Records provided>
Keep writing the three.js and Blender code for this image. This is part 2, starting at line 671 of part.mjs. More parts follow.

---

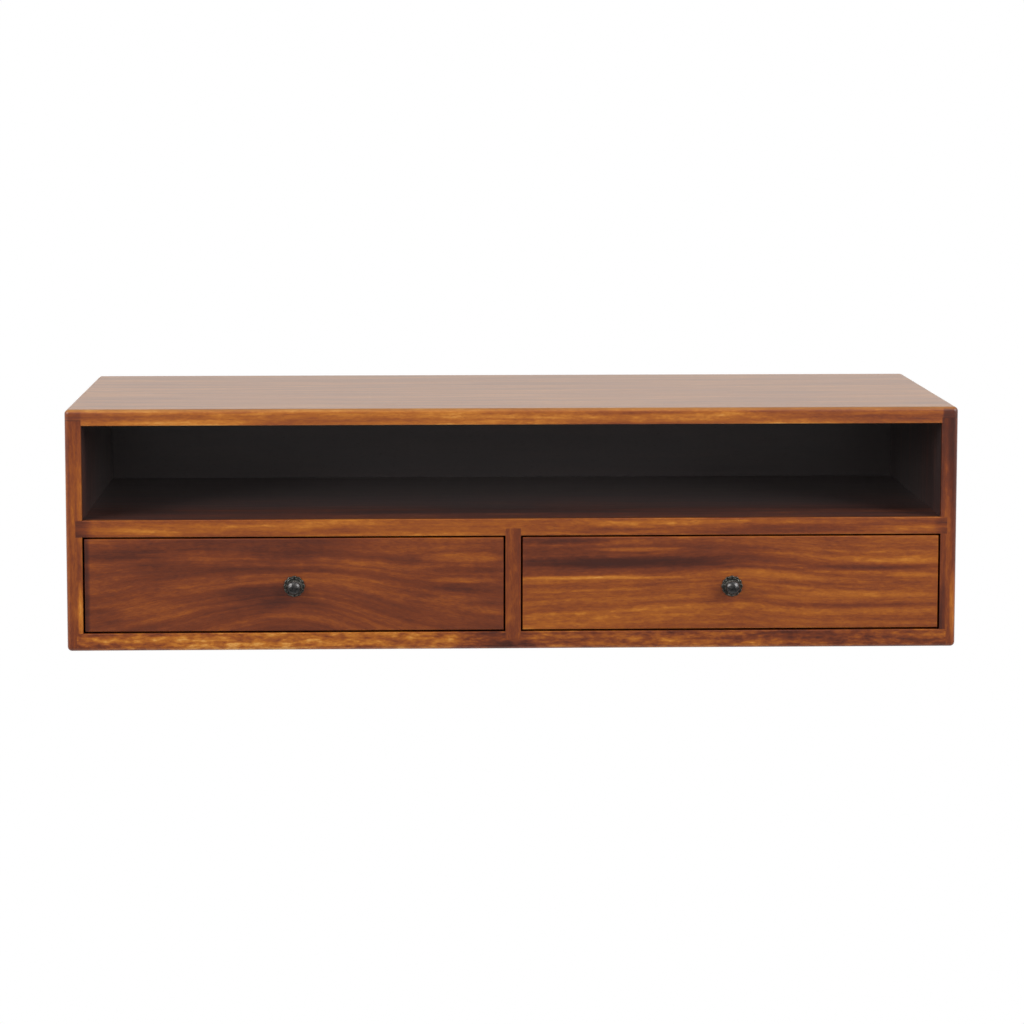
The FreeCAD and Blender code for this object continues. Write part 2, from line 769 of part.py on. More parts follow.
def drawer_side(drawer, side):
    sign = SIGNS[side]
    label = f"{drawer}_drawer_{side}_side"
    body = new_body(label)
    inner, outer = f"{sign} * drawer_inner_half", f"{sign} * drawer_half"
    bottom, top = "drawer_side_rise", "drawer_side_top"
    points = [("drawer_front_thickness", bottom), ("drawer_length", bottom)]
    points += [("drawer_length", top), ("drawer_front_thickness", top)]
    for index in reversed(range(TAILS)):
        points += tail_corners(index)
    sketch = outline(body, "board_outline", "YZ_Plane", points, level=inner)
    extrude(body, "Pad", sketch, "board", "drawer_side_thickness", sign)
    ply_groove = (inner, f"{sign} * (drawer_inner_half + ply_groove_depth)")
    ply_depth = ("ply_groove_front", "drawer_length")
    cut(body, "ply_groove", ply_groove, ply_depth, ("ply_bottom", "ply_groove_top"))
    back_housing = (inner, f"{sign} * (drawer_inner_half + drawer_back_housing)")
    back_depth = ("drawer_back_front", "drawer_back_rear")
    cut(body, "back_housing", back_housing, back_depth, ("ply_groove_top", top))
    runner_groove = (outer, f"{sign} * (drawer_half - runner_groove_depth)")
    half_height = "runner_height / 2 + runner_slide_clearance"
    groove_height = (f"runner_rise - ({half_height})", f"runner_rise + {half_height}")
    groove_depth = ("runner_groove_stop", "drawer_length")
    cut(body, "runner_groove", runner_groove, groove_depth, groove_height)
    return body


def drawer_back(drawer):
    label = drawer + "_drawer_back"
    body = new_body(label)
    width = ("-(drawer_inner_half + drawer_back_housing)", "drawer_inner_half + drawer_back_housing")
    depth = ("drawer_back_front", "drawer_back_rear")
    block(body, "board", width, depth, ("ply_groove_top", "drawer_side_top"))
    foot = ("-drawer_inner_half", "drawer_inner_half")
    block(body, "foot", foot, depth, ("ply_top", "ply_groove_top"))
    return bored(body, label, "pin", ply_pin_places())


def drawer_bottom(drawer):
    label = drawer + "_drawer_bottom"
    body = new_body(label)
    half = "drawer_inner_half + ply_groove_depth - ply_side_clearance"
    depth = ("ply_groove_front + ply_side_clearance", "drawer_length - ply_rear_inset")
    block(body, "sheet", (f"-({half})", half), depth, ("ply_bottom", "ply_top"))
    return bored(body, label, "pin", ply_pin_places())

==

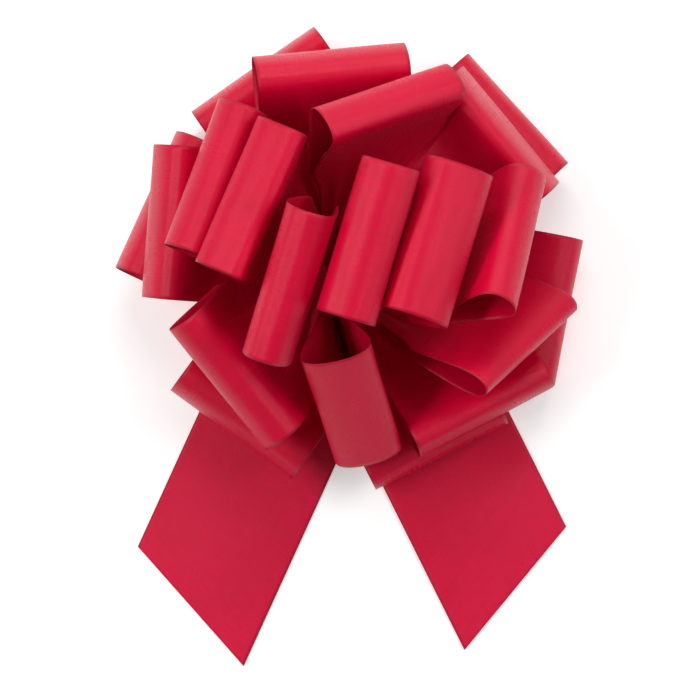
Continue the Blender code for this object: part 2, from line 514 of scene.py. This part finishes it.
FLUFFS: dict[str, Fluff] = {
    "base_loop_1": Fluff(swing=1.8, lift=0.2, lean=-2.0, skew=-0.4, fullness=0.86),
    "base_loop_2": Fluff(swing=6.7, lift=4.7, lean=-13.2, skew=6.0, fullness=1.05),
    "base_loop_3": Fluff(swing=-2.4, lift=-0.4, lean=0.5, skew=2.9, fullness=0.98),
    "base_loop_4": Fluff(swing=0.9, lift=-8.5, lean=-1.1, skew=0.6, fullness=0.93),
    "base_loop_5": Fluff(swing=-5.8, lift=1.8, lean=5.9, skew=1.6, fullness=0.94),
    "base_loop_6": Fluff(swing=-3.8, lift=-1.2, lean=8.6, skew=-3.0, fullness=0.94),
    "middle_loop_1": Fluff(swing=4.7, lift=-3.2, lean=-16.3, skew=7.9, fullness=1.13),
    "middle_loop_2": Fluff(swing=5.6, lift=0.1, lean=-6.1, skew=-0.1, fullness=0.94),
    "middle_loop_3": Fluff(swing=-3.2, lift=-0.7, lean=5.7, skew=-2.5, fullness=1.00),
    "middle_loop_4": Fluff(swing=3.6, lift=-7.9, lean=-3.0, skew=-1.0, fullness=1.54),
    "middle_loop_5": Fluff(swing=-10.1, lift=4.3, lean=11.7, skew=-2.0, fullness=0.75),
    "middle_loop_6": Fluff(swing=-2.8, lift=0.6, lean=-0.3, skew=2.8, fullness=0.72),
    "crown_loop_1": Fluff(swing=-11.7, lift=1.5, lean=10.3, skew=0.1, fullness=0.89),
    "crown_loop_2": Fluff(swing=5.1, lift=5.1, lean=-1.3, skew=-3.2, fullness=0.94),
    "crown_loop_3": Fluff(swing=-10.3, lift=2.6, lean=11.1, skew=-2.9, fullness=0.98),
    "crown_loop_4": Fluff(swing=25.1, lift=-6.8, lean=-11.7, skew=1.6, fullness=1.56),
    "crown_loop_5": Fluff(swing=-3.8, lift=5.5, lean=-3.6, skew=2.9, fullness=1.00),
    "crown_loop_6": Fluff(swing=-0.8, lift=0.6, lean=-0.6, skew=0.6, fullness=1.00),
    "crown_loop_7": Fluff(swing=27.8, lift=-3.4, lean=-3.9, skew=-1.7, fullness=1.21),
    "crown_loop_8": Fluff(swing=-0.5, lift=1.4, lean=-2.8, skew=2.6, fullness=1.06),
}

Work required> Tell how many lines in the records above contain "this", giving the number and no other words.

Task solution> 3